In an press release from Senator O’Mara, he seemed to voice the similar concerns.

The press release reads, “State Senator Tom O’Mara today rejected legislation agreed to by Governor Kathy Hochul and the Legislature’s Democrat majorities to extend New York’s eviction moratorium until January 15, 2022 because it fails to take any immediate, significant action to help tenants and landlords struggling to access vital relief through the state’s failing Emergency Rental Assistance Program.”

Assemblyan Phil Palmesano felt the same way, voicing concerns over prolonging the process and harming small landlords in the process.

“Extending the eviction moratorium is not only severely harmful to landlords and small property owners, but it’s unnecessary,” said Palmesano. “Since March, my colleagues in the Assembly and Senate Republican conferences and I have urged the administration and our democratic legislative colleagues to release these critical rent relief funds. They knew this expiration date was coming. It is inexcusable that these funds have not been distributed with over six months of time and public pressure to do so. If these funds were responsibly sent out as intended, we would not be in this position of extending this costly eviction moratorium at the expense of small property owners and landlords.”
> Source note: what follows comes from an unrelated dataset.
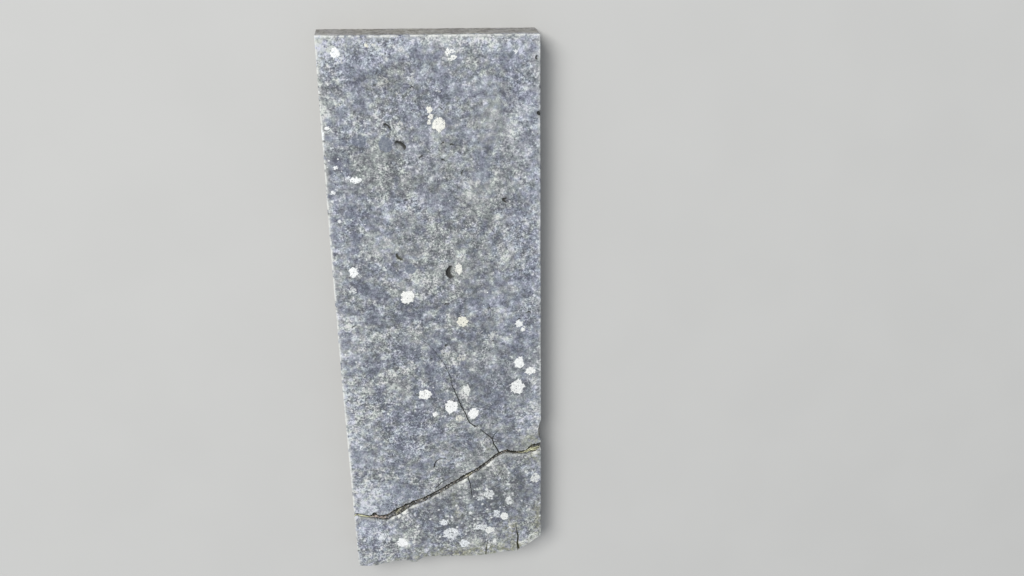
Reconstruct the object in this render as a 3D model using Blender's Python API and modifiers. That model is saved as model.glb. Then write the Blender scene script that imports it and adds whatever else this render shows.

Assemblyman Jeff Gallahan agreed that the issue isn’t going to be solved with an extension of the moratorium, but that it has failed New Yorker’s from the beginning when the state failed to disburse the money set aside to avoid this specific issue.

“Today’s special session is a direct consequence of the pure incompetence of New York state government,” said Gallahan.” New York received billions of dollars from the federal government to assist tenants and landlords months ago and has completely fallen flat on getting that money out to those in need. As of last week, only 46,427 of the 176,113 applications have been processed and approved.”